Во многих стихах Аронзона присутствие обэриутского сдвига, экстравагантной образности и смещенной грамматики (с неизбежным комическим или ироническим оттенком) кажется – мне, во всяком случае, – несколько избыточным. Самые «свои», самые «чистые» вещи Аронзона – его гимны. В них он не похож ни на кого. В них он совсем новый. Поэт безвыходной кульминации, «пленник холмов».

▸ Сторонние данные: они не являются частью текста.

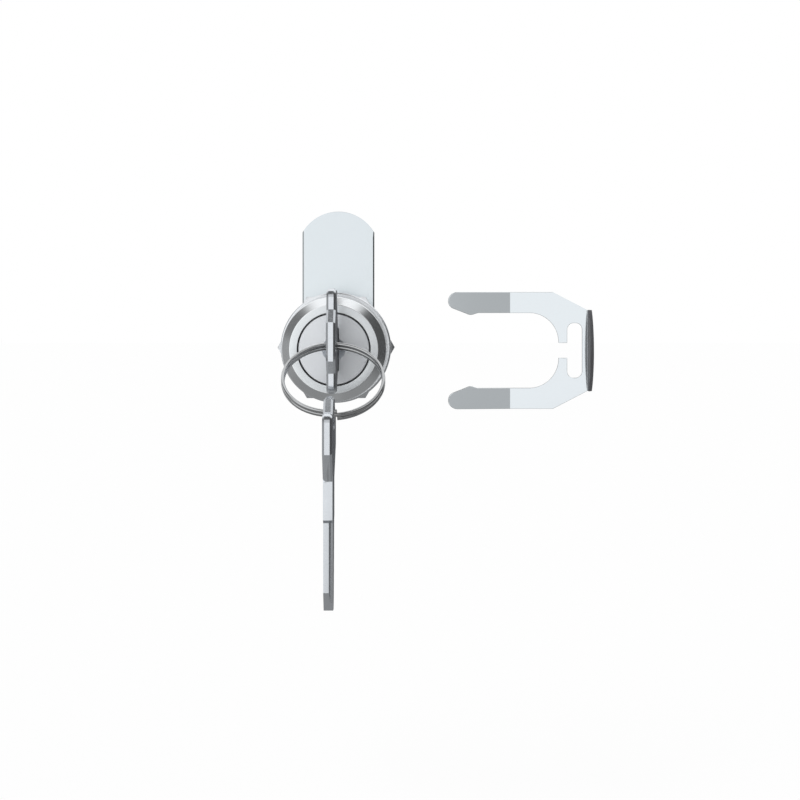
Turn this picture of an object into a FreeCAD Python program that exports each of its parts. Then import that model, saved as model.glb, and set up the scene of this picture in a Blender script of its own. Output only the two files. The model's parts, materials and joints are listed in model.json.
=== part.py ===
import FreeCAD, Part
import math
import os
from FreeCAD import Vector

# Millimetres. The lock axis is the Y axis: the front, where the key goes in, is towards -Y,
# the inside of the enclosure towards +Y, and +Z is up.
# The origin is where the lock axis crosses the front face of the panel, under the gasket.

# Head and barrel
head_overhang = 1.75
head_height = 5.0
bevel_width = 1.75
bevel_height = 1.9
barrel_radius = 9.5
barrel_length = 21.4
barrel_across_flats = 17.6
barrel_end_chamfer = 0.6
gasket_thickness = 0.8
gasket_margin = 0.35

# Groove that the retaining clip is pushed into
groove_start = 0.8
groove_across = 14.9
groove_play = 0.2

# Plug
flange_radius = 7.55
flange_thickness = 3.0
flange_gap = 0.3
plug_radius = 6.5
running_clearance = 0.05
end_play = 0.1
face_recess_radius = 2.7
face_recess_depth = 0.9
edge_break = 0.1
tail_square = 7.0
stud_radius = 3.0
stud_length = 6.2
stud_chamfer = 0.4

# Seal round the plug
seal_section = 1.0
seal_squeeze_gap = 0.03
seal_place = 3.0
seal_groove_play = 0.2
seal_sides = 6

# Key
key_thickness = 1.9
bow_width = 21.9
bow_offset = 2.05
bow_length = 15.9
bow_nose_width = 8.0
bow_nose_height = 2.5
bow_nose_slope = 2.6
bow_corner = 2.0
bow_shoulder_length = 5.5
bow_hole_radius = 2.1
bow_hole_from_end = 4.3
neck_width = 9.0
neck_length = 7.55
neck_showing = 1.6
blade_width = 7.0
blade_length = 18.0
blade_shoulder = 0.6
rebate_from = 0.2
rebate_depth = 1.1
rebate_floor_fall = 0.22
rebate_wall_lean = 0.2
tip_length = 3.8
tip_low = 1.3
tip_high = 0.3
key_clearance = 0.1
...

В этой «новой гимнографии», которая с первого слова вводит в предельное напряжение и держит его до последнего слова, его форма открывается как форма мира. Искусство кульминации – это мир в форме епифании, в форме мгновенного явления рая. Найденная и осознанная позиция. «Материалом моей литературы будет изображение рая. Так оно и было, но станет еще определеннее. ‹…› То, что искусство занято нашими кошмарами, свидетельствует о непонимании первоосновы Истины»[314]. Материал Аронзона – это момент мира, увиденного в его славе, увиденного как рай или храм. Вершинный момент свободы – и одновременно полной плененности («Холмов этих пленник», «Я быть счастливей не могу»). Плен – поскольку развязки не предвидится. Спускаться некуда. Свет некоего сверхсмысла – и близость абсурда. Неразличимость блаженства и катастрофы. Тяга к смерти как кульминации жизни, как к выходу (входу) в рай[315]. Это в той же мере формальная, что и жизненная структура Аронзона. Ср. «Его смерть была основным событием его жизни. ‹…› Родом он был из рая, который находился где-то поблизости от смерти» (Рита Аронзон-Пуришинская, 1971)[316].

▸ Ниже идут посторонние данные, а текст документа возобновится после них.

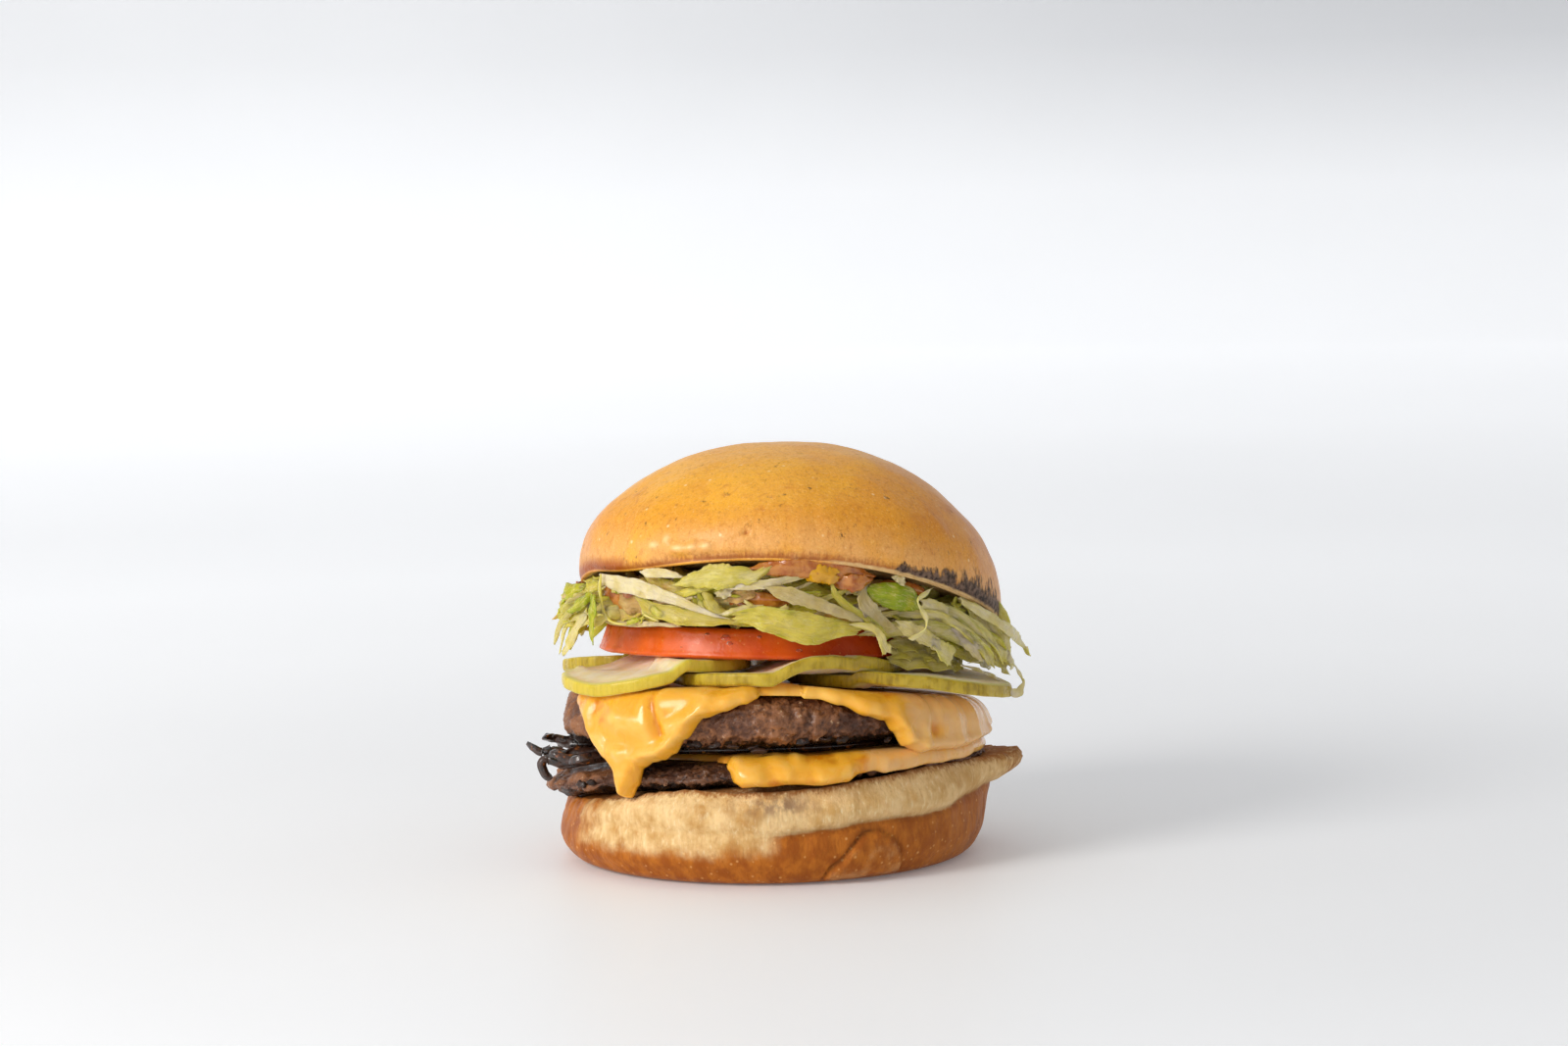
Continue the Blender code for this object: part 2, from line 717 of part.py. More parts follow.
def build():
    for old in list(bpy.data.objects):
        bpy.data.objects.remove(old)
    scene_group = bpy.context.scene.collection
    group = collection("hamburger", scene_group)
    rng = random.Random(SEED)
    bun_bottom(group)
    beef = material("beef", (0.10, 0.05, 0.03), 0.5)
    yellow = material("cheese", (0.80, 0.46, 0.10), 0.25)
    patty("patty_lower", lower_radius, heel_top, lower_patty_top, rng, group, beef)
    cheese("cheese_lower", lower_radius, lower_patty_top, lower_hem, lower_apron, group, yellow)
    onion(group, scene_group)
    patty("patty_upper", upper_radius, upper_patty_base, upper_patty_top, rng, group, beef, 0.66)
    cheese("cheese_upper", upper_radius, upper_patty_top, upper_hem, upper_apron, group, yellow)
    pickles(group)
    tomato(group)
    lettuce(group, scene_group)
    bun_top(group)


build()
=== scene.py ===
"""Looks of a double cheeseburger with lettuce, tomato, pickles and charred onion.

Shapes are worked out in millimetres and bearings in degrees round the upright axis: 0 faces -Y,
the camera's side, and 90 faces +X. They become metres when a mesh is made.
"""

import math

import bpy
import numpy as np
from mathutils import Matrix, Vector


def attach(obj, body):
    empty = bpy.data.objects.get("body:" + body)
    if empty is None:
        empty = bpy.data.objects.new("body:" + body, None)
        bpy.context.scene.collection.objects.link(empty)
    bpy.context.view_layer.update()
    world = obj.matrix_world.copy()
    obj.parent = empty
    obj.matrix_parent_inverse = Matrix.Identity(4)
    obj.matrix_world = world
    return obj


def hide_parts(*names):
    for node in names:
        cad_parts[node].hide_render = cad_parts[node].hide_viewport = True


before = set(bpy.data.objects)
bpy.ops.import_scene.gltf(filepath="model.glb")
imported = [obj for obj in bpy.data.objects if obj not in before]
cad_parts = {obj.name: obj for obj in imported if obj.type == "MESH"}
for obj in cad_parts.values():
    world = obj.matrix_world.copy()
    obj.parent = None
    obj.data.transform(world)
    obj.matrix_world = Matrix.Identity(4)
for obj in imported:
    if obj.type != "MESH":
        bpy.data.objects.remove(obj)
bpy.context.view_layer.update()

MM = 0.001
GAP = 0.35
BUN_RADIUS = 53.6
CROWN_CENTRE = (4.2, 0.5)
CROWN_RADIUS = 52.6
CROWN_RIM = 66.5
CROWN_APEX = (3.4, -2.0, 103.8)
PATTY_RADIUS = 52.3
SHEET = 1.7
TOMATO_RADIUS = 43.2
PICKLE_HALF = 1.55
PICKLE_GAP = 0.4

# Radii at which bearings are turned into lengths round a surface.
CROWN_ARC = 52
HEEL_ARC = 54
CHEESE_ARC = 56
HEM_ARC = 54.0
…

Такой момент, опыт такого рода обыкновенно описывают как «невыразимый словами», как «требующий молчания». Если уж автор взял такой «материал», его язык должен выразить неязыковое, надъязыковое. И в самом деле, не язык – тема Аронзона (в отличие от Бродского, который буквально гипостазирует язык и видит в нем универсальную объясняющую причину всего на свете, выводя, скажем, рождение революционного утопизма из синтаксических свойств русского языка).